Football’s capacity to punish the profligate is alive and well, as are Rangers in the Champions League.
Antonio Colak – or Goalak as we may as well call him given the wonderful beginning to his life as a Rangers man – did what a battalion of PSV men singularly failed to do in an increasingly slapstick fashion, as a dramatic evening in Eindhoven wore on.
In finding the net on the hour, Colak not only fired his team into a promised land of glory and riches, he also condemned the hosts to a purgatory entirely of their own making.
Luuk de Jong could have changed the story had he not failed by inches to convert a cross when the tie was still level. Ibrahim Sangare could have done it, but he couldn’t execute a free header from a corner.
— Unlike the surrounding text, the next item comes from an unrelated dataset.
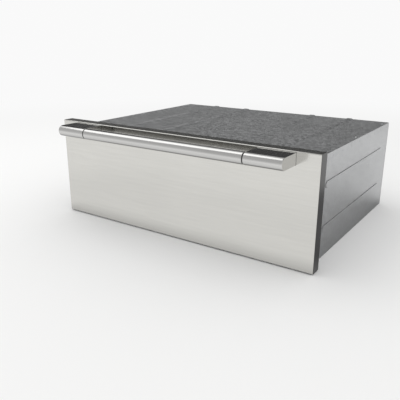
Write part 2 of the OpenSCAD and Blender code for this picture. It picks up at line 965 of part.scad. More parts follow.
skin_bend = 2;                        // outer radius of the folded edges
skin_lip = 14;                        // rear lip of the skin

// A box with its front edges rounded in plan and in side view
module soft_front_box(w, h, y0, y1, z0, r) {
  intersection() {
    along_z(z0, z0 + h)
      translate([0, (y0 + y1 + r) / 2])
        round_rect(w, y1 - y0 + r, r);
    along_x(-w / 2, w / 2)
      translate([(y0 + y1 + r) / 2, z0 + h / 2])
        round_rect(y1 - y0 + r, h, r);
    block([-w / 2, y0, z0], [w / 2, y1, z0 + h]);
  }
}

module front_skin() {
  inner_w = front_w - 2 * sheet;
  inner_h = front_h - 2 * sheet;
  color(bright)
    difference() {
      soft_front_box(front_w, front_h, y_front, y_front + front_t, z_front, skin_bend);
      soft_front_box(inner_w, inner_h, y_front + sheet, y_front + front_t - sheet, z_front + sheet,
        skin_bend - sheet);
      block([-front_w / 2 + skin_lip, y_front + front_t / 2, z_front + skin_lip],
        [front_w / 2 - skin_lip, y_front + front_t + 1, z_front_top - skin_lip]);
      for (x = bolt_xs)
        rod_y([x, y_front - 1, handle_z], 3, 4);
    }
}

bolt_xs = [for (s = [-1, 1], k = [-1, 1]) s * (block_x + block_len / 2) + k * bolt_pitch / 2];
rail_tab_x = rail_x - 12;             // middle of the rails' front tabs
rail_tab_z = [112, 156];

field_w = 550;                        // pressed field in the middle of the inner panel
field_h = 118;
field_z = 104;
field_deep = 1.2;

module front_inner_panel() {
  color(steel)
    difference() {
      union() {
        along_y(y_front + front_t, y_panel)
          translate([0, z_front + front_h / 2])
            round_rect(front_w - 12, front_h - 12, 6);
        along_y(y_front + front_t - field_deep, y_panel)
          translate([0, field_z])
            round_rect(field_w, field_h, 12);
      }
      along_y(y_panel - field_deep, y_panel + 1)
        translate([0, field_z])
          round_rect(field_w - 2 * sheet, field_h - 2 * sheet, 12 - sheet);
      for (x = [-rail_tab_x, rail_tab_x], z = rail_tab_z)
        rod_y([x, y_front + front_t - 1, z], screw_r, 4);
    }
}

module front_insulation() {
  color([0.86, 0.82, 0.66])
    along_y(y_front + 8, y_front + front_t - sheet - 0.4)
      translate([0, z_front + front_h / 2])
        round_rect(front_w - 8, front_h - 8, 4);
}

// Round tube between the collars
module handle_bar() {
  half = block_x - collar_w;
  color(bright)
    translate([-half, handle_y, handle_z])
      rotate([0, 90, 0])
        rotate_extrude()
          polygon(concat(
            [[bar_bore_r, 0]],
            arc([bar_r - collar_edge, collar_edge], collar_edge, -90, 0, 3),
            arc([bar_r - collar_edge, 2 * half - collar_edge], collar_edge, 0, 90, 3),
            [[bar_bore_r, 2 * half]]));
}

block_round = 1;                      // rounding of a block's outer edges

// Half outline of a block's nose, revolved about the handle's axis
module nose_section() {
  polygon(concat(
    [[0, 0]],
    arc([bar_r - collar_edge, collar_edge], collar_edge, -90, 0, 3),
    arc([bar_r - block_round, block_len - block_round], block_round, 0, 90, 4),
    [[0, block_len]]));
}

// Outline of a block seen from the front
module block_outline() {
  polygon(concat(
    arc([collar_edge, collar_edge - bar_r], collar_edge, 180, 270, 3),
    arc([block_len - block_round, block_round - bar_r], block_round, -90, 0, 4),
    arc([block_len - block_round, bar_r - block_round], block_round, 0, 90, 4),
    arc([collar_edge, bar_r - collar_edge], collar_edge, 90, 180, 3)));
}

// Solid end block: round nose, flat top and bottom, square to the front's face
module handle_block(s) {
  color(bright)
    to_side(s)
      difference() {
        union() {
          translate([block_x, handle_y, handle_z])
            rotate([0, 90, 0])
              rotate([0, 0, -180])
                rotate_extrude(angle = 180)
                  nose_section();
          along_y(handle_y, y_front)
            translate([block_x, handle_z])
              block_outline();
        }
        rod_x([block_x - 1, handle_y, handle_z], bar_bore_r, spigot + 1);
        for (k = [-1, 1])
          rod_y([block_x + block_len / 2 + k * bolt_pitch / 2, y_front - 24, handle_z], 3, 25);
      }
}

// Recessed collars, with the spigots that join bar and blocks
module handle_collars() {
  color(black)
    for (s = [-1, 1])
      to_side(s) {
        rod_x([block_x - collar_w, handle_y, handle_z], bar_r - 1.6, collar_w);
        rod_x([block_x - collar_w - spigot, handle_y, handle_z], bar_bore_r, 2 * spigot + collar_w);
      }
}

// Bolts from inside the front into the end blocks
module handle_screws() {
  color("silver")
    for (x = bolt_xs) {
      rod_y([x, y_front - 24, handle_z], 3, 26);
      rod_y([x, y_front + sheet, handle_z], 5.5, 4);
    }
}

gasket_x = 335;                       // outer edge of the seal
gasket_z0 = 13;
gasket_z1 = z_shelf - 0.6;

// Silicone seal round the cavity's mouth
module drawer_gasket() {
  w = 2 * gasket_x;
  h = gasket_z1 - gasket_z0;
  color([0.3, 0.3, 0.3])
    along_y(y_panel, y_flange - 0.3)
      translate([0, (gasket_z0 + gasket_z1) / 2])
        difference() {
          round_rect(w, h, 14);
          round_rect(w - 2 * gasket_w, h - 2 * gasket_w, 14 - gasket_w);
        }
}

// Rubber buffers at the corners of the inner panel
module front_bumpers() {
  color(black)
    for (x = [-347, 347], z = [22, 232])
      translate([x, y_panel, z])
        rotate([-90, 0, 0]) {
          cylinder(h = 2, r = 6);
          translate([0, 0, 2])
            cylinder(h = seal_gap - 2.3, r1 = 6, r2 = 4.5);
        }
}

// === Drawer =================================================================

// Solid form of the tub, grown outwards by grow: round corners, walls that lean in
module tub_form(grow, top) {
  x_top = tub_x - tub_sheet + grow;
  y_top0 = tub_y0 + tub_sheet - grow;
  y_top1 = tub_y1 - tub_sheet + grow;
  z0 = z_rail_top - tub_deep + tub_sheet - grow;
  r_top = tub_corner_r - tub_sheet + grow;
  r_base = tub_base_r - tub_sheet + grow;
  hull() {
    for (x = [-1, 1], y = [y_top0 + r_top, y_top1 - r_top])
      translate([x * (x_top - r_top), y, top - 1])
        cylinder(h = 1, r = r_top, $fn = hull_fn);
    for (x = [-1, 1], y = [y_top0 + tub_draft + r_base, y_top1 - tub_draft - r_base])
      translate([x * (x_top - tub_draft - r_base), y, z0 + r_base * cos(180 / hull_fn)])
        sphere(r_base, $fn = hull_fn);
  }
}

// Deep-drawn tub with a flat rim
module drawer_tub() {
  color(bright)
    difference() {
      union() {
        tub_form(tub_sheet, z_rail_top + tub_sheet);
        along_z(z_rail_top, z_rail_top + tub_sheet)
          translate([0, (tub_y0 + tub_y1) / 2])
            round_rect(2 * (tub_x + tub_rim), tub_y1 - tub_y0 + 24, 10);
      }
      tub_form(0, z_rail_top + 2);
    }
}

mat_w = 536;
mat_d = 396;
mat_t = 1.6;
mat_seat = 0.02;                      // keeps the mat just clear of the tub's floor
rib_pitch = 12;

// Anti-slip mat with rounded ribs from side to side
module tub_mat() {
  z0 = z_rail_top - tub_deep + tub_sheet + mat_seat;
  ribs = floor((mat_d - 30) / rib_pitch);
  y_mid = (tub_y0 + tub_y1) / 2;
  color([0.16, 0.16, 0.17])
    intersection() {
      along_z(z0, z0 + mat_t + 2)
        translate([0, y_mid])
          round_rect(mat_w, mat_d, 16);
      along_x(-mat_w / 2, mat_w / 2)
        polygon(concat(
          [[y_mid - mat_d / 2, z0]],
          [[y_mid - mat_d / 2, z0 + mat_t]],
          [for (i = [0 : ribs])
            for (p = arc([y_mid + (i - ribs / 2) * rib_pitch, z0 + mat_t - 0.6], 1.8, 160, 20, 4)) p],
          [[y_mid + mat_d / 2, z0 + mat_t]],
          [[y_mid + mat_d / 2, z0]]));
    }
}

rail_z0 = 92;
rail_y1 = y_flange + 486;

// Folded side rail: carries the tub's rim, the slide and the front
module drawer_rail(s) {
  color(steel)
    to_side(s)
      difference() {
        union() {
          along_y(y_panel, rail_y1)
            strip(fold([
              [tub_x + 2, z_rail_top - sheet / 2],
              [rail_x - sheet / 2, z_rail_top - sheet / 2],
              [rail_x - sheet / 2, rail_z0 + sheet / 2],
              [rail_x - 11, rail_z0 + sheet / 2]], 1.6), sheet);
          block([rail_x - 22, y_panel, rail_z0 + 8], [rail_x - sheet / 2, y_panel + sheet, z_rail_top - 8]);
        }
        for (y = slide_holes)
          rod_x([rail_x - 3, y_slide + y, z_slide], screw_r, 4);
        for (z = rail_tab_z)
          rod_y([rail_tab_x, y_panel - 1, z], screw_r, 4);
      }
}

// Screws from the rails into the slides and from the rails into the front
module drawer_screws() {
  color("silver")
    for (s = [-1, 1])
      to_side(s) {
        for (y = slide_holes)
          translate([rail_x - sheet, y_slide + y, z_slide])
            rotate([0, 90, 0])
              screw(sheet + slide_sheet);
        for (z = rail_tab_z)
          translate([rail_tab_x, y_panel + sheet, z])
            rotate([90, 0, 0])
              screw(3.8);
      }
}

base_pan();
side_panel(-1);  // side_panel_left
side_panel(1);  // side_panel_right
top_cover();
back_panel();
control_fascia();
liner_floor();
liner_side(-1);  // liner_side_left
liner_side(1);  // liner_side_right
liner_top();
liner_back();
insulation_blanket();
heating_element();
element_clips();
fan_motor();
fan_baffle();
thermal_cutout();
thermostat_body();
sensor_probe();
switch_body();
pilot_lens();
terminal_block();
terminal_cover();
cable_gland();
wiring_loom();
casing_screws();
slide_outer(-1);  // slide_outer_left
slide_outer(1);  // slide_outer_right
front_skin();
front_inner_panel();
front_insulation();
handle_bar();
handle_block(-1);  // handle_block_left
handle_block(1);  // handle_block_right
handle_collars();
handle_screws();
drawer_gasket();
front_bumpers();
drawer_tub();
tub_mat();
drawer_rail(-1);  // drawer_rail_left
drawer_rail(1);  // drawer_rail_right
slide_inner(-1);  // slide_inner_left
slide_inner(1);  // slide_inner_right
drawer_screws();
slide_middle(-1);  // slide_middle_left
slide_middle(1);  // slide_middle_right
cage_outer(-1);  // cage_outer_left
cage_outer(1);  // cage_outer_right
cage_inner(-1);  // cage_inner_left
cage_inner(1);  // cage_inner_right
balls_outer(-1);  // balls_outer_left
balls_outer(1);  // balls_outer_right
balls_inner(-1);  // balls_inner_left
balls_inner(1);  // balls_inner_right
thermostat_knob();
power_rocker();
fan_wheel();
vent_shutter();
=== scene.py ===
"""Looks of a built-in warming drawer: brushed front, round bar handle, drawn tub and zinc casing.

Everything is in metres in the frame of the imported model: the front faces -Y and +Z is up.
"""

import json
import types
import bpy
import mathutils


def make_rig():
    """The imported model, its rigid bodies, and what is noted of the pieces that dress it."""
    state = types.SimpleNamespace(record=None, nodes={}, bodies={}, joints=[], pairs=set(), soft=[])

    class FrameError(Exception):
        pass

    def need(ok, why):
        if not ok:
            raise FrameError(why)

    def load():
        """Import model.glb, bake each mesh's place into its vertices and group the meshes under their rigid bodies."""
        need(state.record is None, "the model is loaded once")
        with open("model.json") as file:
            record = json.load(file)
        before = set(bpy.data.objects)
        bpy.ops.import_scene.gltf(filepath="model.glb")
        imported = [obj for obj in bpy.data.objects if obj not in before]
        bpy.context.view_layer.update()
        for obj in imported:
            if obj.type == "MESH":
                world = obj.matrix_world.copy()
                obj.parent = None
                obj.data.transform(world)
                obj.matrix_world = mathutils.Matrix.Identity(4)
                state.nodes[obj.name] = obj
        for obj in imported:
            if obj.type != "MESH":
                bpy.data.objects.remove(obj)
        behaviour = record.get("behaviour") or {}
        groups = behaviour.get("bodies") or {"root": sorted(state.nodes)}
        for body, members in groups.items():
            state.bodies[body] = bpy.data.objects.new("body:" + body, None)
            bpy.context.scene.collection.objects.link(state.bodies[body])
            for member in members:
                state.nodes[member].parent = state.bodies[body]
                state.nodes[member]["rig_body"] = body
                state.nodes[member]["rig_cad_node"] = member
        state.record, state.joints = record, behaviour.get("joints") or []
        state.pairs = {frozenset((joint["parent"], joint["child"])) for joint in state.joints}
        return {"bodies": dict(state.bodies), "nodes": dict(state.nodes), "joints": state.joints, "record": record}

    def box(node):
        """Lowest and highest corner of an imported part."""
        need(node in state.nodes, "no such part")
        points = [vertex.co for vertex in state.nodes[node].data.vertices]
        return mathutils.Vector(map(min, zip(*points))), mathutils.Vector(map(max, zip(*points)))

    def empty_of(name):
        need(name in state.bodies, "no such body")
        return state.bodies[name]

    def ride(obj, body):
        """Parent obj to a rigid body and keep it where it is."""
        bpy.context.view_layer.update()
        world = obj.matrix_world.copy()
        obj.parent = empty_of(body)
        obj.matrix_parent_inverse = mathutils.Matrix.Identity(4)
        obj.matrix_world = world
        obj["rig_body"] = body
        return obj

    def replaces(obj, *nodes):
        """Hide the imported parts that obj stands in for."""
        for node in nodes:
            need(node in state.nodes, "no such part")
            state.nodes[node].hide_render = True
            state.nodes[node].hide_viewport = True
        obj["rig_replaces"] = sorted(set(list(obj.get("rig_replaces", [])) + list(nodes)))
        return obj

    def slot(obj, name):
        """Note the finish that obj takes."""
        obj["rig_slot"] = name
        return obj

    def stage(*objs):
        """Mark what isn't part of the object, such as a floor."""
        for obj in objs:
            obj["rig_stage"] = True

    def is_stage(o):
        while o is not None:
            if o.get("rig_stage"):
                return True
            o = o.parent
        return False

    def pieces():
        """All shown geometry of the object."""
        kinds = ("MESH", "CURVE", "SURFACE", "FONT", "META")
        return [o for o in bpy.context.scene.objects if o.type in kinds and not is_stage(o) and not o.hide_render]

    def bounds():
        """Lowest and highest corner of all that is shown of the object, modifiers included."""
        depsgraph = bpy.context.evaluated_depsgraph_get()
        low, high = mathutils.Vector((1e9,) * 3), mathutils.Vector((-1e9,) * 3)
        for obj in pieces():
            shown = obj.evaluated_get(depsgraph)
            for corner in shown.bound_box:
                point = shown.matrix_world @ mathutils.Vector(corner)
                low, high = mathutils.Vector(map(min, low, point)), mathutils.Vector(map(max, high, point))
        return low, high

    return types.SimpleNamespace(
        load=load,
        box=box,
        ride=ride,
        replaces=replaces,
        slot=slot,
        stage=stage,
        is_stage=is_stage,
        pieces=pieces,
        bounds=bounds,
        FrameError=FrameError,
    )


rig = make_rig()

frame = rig.load()
CAD_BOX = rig.bounds()

import json
import logging
import math
from dataclasses import dataclass, field
from enum import Enum
from typing import Any, Iterable, Sequence

import bmesh
import bpy
from mathutils import Matrix, Vector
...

Ismael Saibari could have turned it in PSV’s favour, but his shot was deflected narrowly wide. De Jong had a second bite, but his effort went straight at the excellent Jon McLaughlin. Cody Gakpo – pursued by half of the heavy-hitting clubs on the continent, so we’re told – should have put PSV ahead, but he scooped his shot over the Rangers crossbar.
That was all before half-time. Rangers needed that whistle like they needed their next breath.
Five chances in seven minutes. Hanging on. Surviving, but for how long? Offering little down the other end, but it couldn’t continue, could it? PSV would have been frustrated but surely calm in the belief that something would stick sooner or later.
Rangers couldn’t get out, couldn’t find much accuracy, couldn’t offer much hope to their supporters who, in their own minds, must have been steeling themselves to say their goodbyes to the possibilities of Thursday’s draw, the hope of a Real Madrid and a Liverpool, the glamour of a Manchester City and a Juventus. Hello, Europa League, old friend. We’re back.
Then, wow! Tom Lawrence hit the PSV crossbar with a lusty hit that Walter Benitez in goal never got close to. PSV reacted like a prize fighter who’d suddenly taken a heavy shot flush on the chin. Not down, but dazed.
Then, double wow! Andre Ramalho was probably entitled to miss the danger presented by Malik Tillman in that moment because Tillman hadn’t really been mapped offensively to that point. The Bayern Munich loanee worked hard to get involved in the game, but the most powerful telescopic lens couldn’t have picked him out in the opening hour.
What did it matter, though, when he could pounce as he did, ransacking Ramalho and squaring for Colak to score? The game is about big moments and this was a seismic one. A mega-money goal, one of the most glorious tap-ins in Rangers’ history.
The striker dumped Rangers out of the Champions League last season as poacher-in-chief for Malmo. For Rangers, this was a delicious example of poacher turned game-winner.
Giovanni van Bronckhorst made a very wise decision when bringing the big Croat to Glasgow. Strong and ruthless and with five goals in his last six games, he’s been a revelation. Three of the five have been in the testing ground of Europe. The guy has had to live off scraps in these games with PSV and yet he’s ended up with two goals.
There’s another Rangers striker who was sitting at home in Glasgow who could learn much from Colak’s hunger. Van Bronckhorst made another wise call in leaving Alfredo Morelos at home.
Strong leadership, that. No sugar coating it. No camouflaging the reasons why the striker wasn’t on the trip. By leaving Morelos behind in Glasgow, and then explaining precisely why he did it, he displayed a non-negotiable regard for standard-setting. This was a terrific night for the manager in every way.
Colak’s goal rocked PSV to their core. All the while you sensed that they couldn’t go on missing their chances, but they did. Philipp Max failed to find the target. McLaughlin denied Gakpo. Armando Obispo lashed one wide.
Rangers dug in and saw it out. They’d only won a single away game in Europe since the beginning of last season. They’d lost the last four and hadn’t scored in three of them.
They had a lot to overcome – the Morelos circus and the pressure PSV applied – but this is a team that is used to winning all or nothing matches, albeit usually at home. This time they brought the party on the road.
A doggedness got them through. It was a doggedness we saw an awful lot from them last season, a character that has taken them to where they want to be – in with the truly big boys of Europe.
PSV will bemoan their finishing, but let them. They will be sickened by their wastefulness but Rangers will leave them to their post-mortem. They have six wonderful examinations of their own to think about instead.
The draw is on Thursday. Two Scottish teams in there for the first time in a decade and a half. It’s heady stuff.